I only smiled in answer to this tirade, Hullings stamped his foot, and made some very unwarrantable comments on Great Britain, Queen Victoria, and my unworthy self, but still I kept my temper. At last, the Doctor, shaking his huge fist unpleasantly near my face, as I was busy with pestle and mortar, pill-compounding, bellowed out:—

“The long and the short of it’s just this—Placerville’s a location belongs to me. I am not the man, I can tell you, ye skunk, to allow tampering with my patients, or poaching on my grounds. You’ll have to make tracks out o’ this, young man, if you’d keep your skin whole.”

I politely assured him that I should not “make tracks” at any man’s bidding. I had no idea of meddling with his patients, or in any way deviating from the rules either of professional etiquette or of good neighbourship—but there he cut me short with—

“You’d best not be a neighbour of mine too long, I guess, ye dratted British interloper!”

So, favouring me with a parting scowl, he jammed down the Panama hat on his shaggy head, squirted a stream of amber extract of tobacco from his wide mouth into the mass of pills I was rolling out, and, with a laugh of contempt, swaggered away from my presence.

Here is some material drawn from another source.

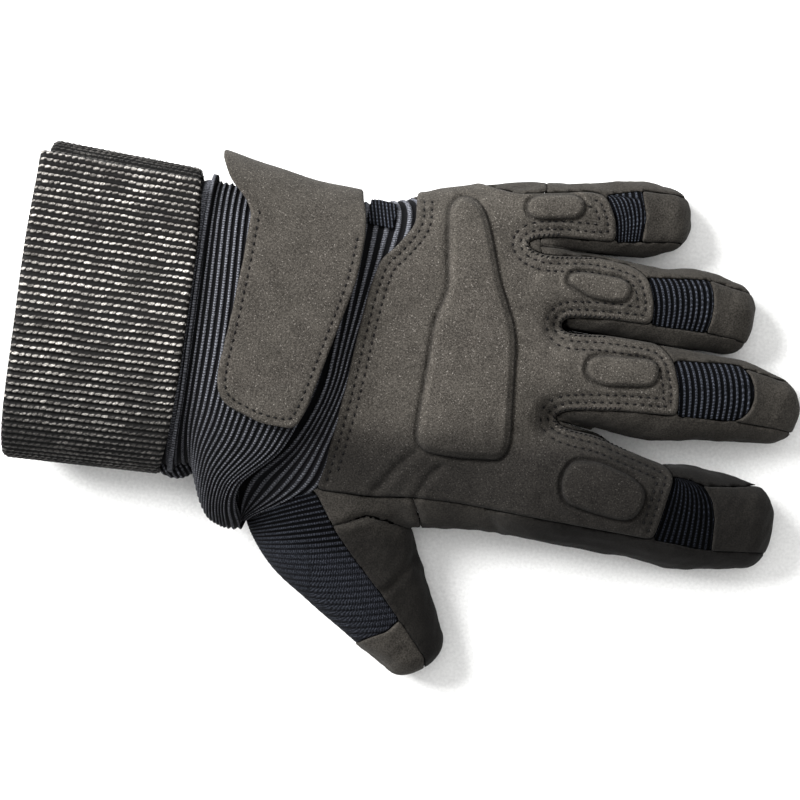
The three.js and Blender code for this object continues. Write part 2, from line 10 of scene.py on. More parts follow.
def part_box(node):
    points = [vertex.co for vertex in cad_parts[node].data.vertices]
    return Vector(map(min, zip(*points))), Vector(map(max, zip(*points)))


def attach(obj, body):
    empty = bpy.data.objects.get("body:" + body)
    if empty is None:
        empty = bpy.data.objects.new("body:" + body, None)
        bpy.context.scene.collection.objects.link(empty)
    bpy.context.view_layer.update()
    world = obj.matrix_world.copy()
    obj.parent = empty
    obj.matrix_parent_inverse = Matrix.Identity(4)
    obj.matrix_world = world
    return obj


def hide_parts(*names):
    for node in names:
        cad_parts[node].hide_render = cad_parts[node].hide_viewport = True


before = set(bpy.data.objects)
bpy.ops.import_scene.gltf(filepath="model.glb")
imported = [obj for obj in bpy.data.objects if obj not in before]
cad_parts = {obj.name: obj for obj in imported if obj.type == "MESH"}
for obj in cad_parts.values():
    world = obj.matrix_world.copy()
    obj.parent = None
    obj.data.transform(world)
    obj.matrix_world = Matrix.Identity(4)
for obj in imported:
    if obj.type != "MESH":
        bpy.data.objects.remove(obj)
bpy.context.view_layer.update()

# Everything below is in millimetres in the glove's own frame: +X from the cuff to the fingertips,
# +Y to the little finger, +Z up from the table. SHIFT carries it to the frame's origin.
BAND_CORNER = (-120.0, -35.0, 0.0)
BAND_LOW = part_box("cuff_band")[0]
SHIFT = np.array([BAND_LOW[i] * 1000 - BAND_CORNER[i] for i in range(3)])

# Driving sizes
WALL = 1.5
POWER = 2.35  # of a section's rounding: 2 is an ellipse
WIDEST_AT = 0.45  # share of a section's height at which it is widest
SEAM = 0.2  # open line between two panels
ROOT_LAP = 0.15  # how far the suede of a finger and of the palm go under each other
EDGE_ROUND = 0.7  # rounding of a cut suede edge
REACH = 6.0  # how far from a form its distance is known
BAND_THICK = 1.9
PANEL_CORNER, STRIP_CORNER = 2.5, 0.9  # rounding of the corners of large and of small panels
BLEND = {"fingers": 0.6, "webs": 1.5, "hand": 3.5, "table": 2.0}  # rounding where two forms meet
FINGER_DOME = (12, 24, 36, 48, 58, 67, 75, 82, 88)  # degrees round a finger's end at which it has rings
HAND_DOME = (15, 30, 45, 58, 70, 80, 87)
TIP_DROOP = 0.12  # how far a finger's end falls per millimetre ahead

# Sections across each finger: x, y, half width, highest point, lowest point.
# Roll is how much higher its left side is than its right, per millimetre across.
FINGERS = {
    "index": {"tip": 9.6, "roll": 0.24, "rows": [
        (24, -17, 15, 31, 5), (40, -18.6, 17.8, 37.4, 7), (54, -20, 18.4, 37, 8),
        (68, -22, 16.6, 35, 8), (80, -23.8, 15.4, 32.5, 6.5), (92, -24.4, 16.6, 29.5, 3.5),
        (104, -24.4, 15.5, 25.5, 0.5), (113, -24.4, 14.1, 22.5, -1.5)]},
    "middle": {"tip": 9.8, "roll": 0.04, "rows": [
        (26, 15.5, 12, 33, 5), (44, 15.6, 13.8, 37, 7), (62, 14.6, 14.8, 35.5, 8),
        (80, 13.6, 14.9, 32.5, 7), (95, 14.3, 13.5, 28.5, 4), (106, 14.3, 12.8, 24.5, 0.5),
        (116, 13.3, 11, 20.5, -1.5)]},
    "ring": {"tip": 9.6, "roll": 0, "rows": [
        (22, 42, 10.5, 29, 3), (40, 41.8, 12.2, 33.6, 4), (58, 41, 12.6, 32, 5),
        (75, 40.3, 12.3, 28.5, 4), (88, 41.2, 12.9, 24, 1), (98.5, 40.4, 11.4, 20.5, -1.5)]},
    "little": {"tip": 8.2, "roll": -0.08, "rows": [
        (14, 58.5, 8, 23, 3), (30, 62, 10.8, 28.8, 2), (45, 63.8, 11.2, 28, 2.5),
        (58, 65.6, 11.8, 25, 1.5), (68, 67.6, 12.2, 21.8, 0), (75.5, 68.6, 10.6, 19.5, -1.5)]},
    "thumb": {"tip": 7.2, "roll": -0.12, "rows": [
        (-25, -20, 24, 31, -2), (-19.5, -32, 27, 32, -2), (-13.6, -43, 25, 31, -2),
        (-6, -53.4, 20.2, 28.5, -2), (2.6, -63.4, 16.2, 26, -2), (9.6, -71.2, 13.4, 23, -2),
        (14.9, -77.4, 10.4, 20.5, -1.5)]},
}
# The webs that close the gaps between the fingers' roots: x, y, half width, highest and lowest point
WEBS = [
    [(38, -1, 4.5, 31, 3), (50, -1.4, 4.2, 28.5, 3), (58, -3.2, 3.6, 26, 3), (66, -6, 2.6, 23, 3)],
    [(38, 29.5, 3.5, 29, 3), (48, 29.6, 3.2, 27, 3), (58, 28.8, 2.4, 23, 3)],
    [(26, 53, 3, 25, 3), (35, 53.4, 2.8, 23, 3), (44, 54.2, 2.2, 19, 3)]]
WEB_END = 1.5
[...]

I could see by the faces of the lookers-on that I had fallen considerably in their esteem by my meek conduct. They attributed this to fear, and the imputation of pusillanimity is a hard one for a young man to endure. Still I put a good face on the matter, and my practice decidedly increased, less on account of my own merits, than the multiplication of cases. The yield of gold was very good after the rains: fresh diggers poured in; new arrivals from Europe, many of them, who soon sickened with the hard work in the burning sun by day, the heavy dews they slept among at night, the scanty shelter, and the over-abundant whiskey. There were plenty of men down with various complaints, besides accident cases and hurts in quarrels over cards or drink. I had much to do, and before long I was able to pay my way, though little more; for living is fearfully expensive in California, and I could not subsist and pay ground-rent for the few square feet of valuable earth my tent occupied for less than six dollars a-day. Then, too, I found that my golden dreams, before I came out, were as deceptive as many another man’s. I had imagined the miners to be careless, prodigal fellows, like so many sailors on a spree, rewarding the extraction of a tooth with a nugget as big as a hazel-nut, and recompensing my handfuls of quinine with handfuls of gold-dust. I found out my mistake, and that miners were just as resolute to have their dollar’s worth for their dollar as any other class. Indeed, in spite of their gambling, and other expensive vices, I should call them a thrifty set, unless under strong temptation.

Still, I began to make a little money, and was able to put by a small nest-egg towards that treasure I had in view, and which was to buy me one of the very best connections at the West End, and send me to pay my visits in a smart pair-horse brougham, the envy of all beholders. Not only I made some little money, but, what was better in that lawless, heartless place, I made a staunch friend in one Paul Clam, a tall, lithe young American, from Virginia, and one of the best natured fellows in Placerville.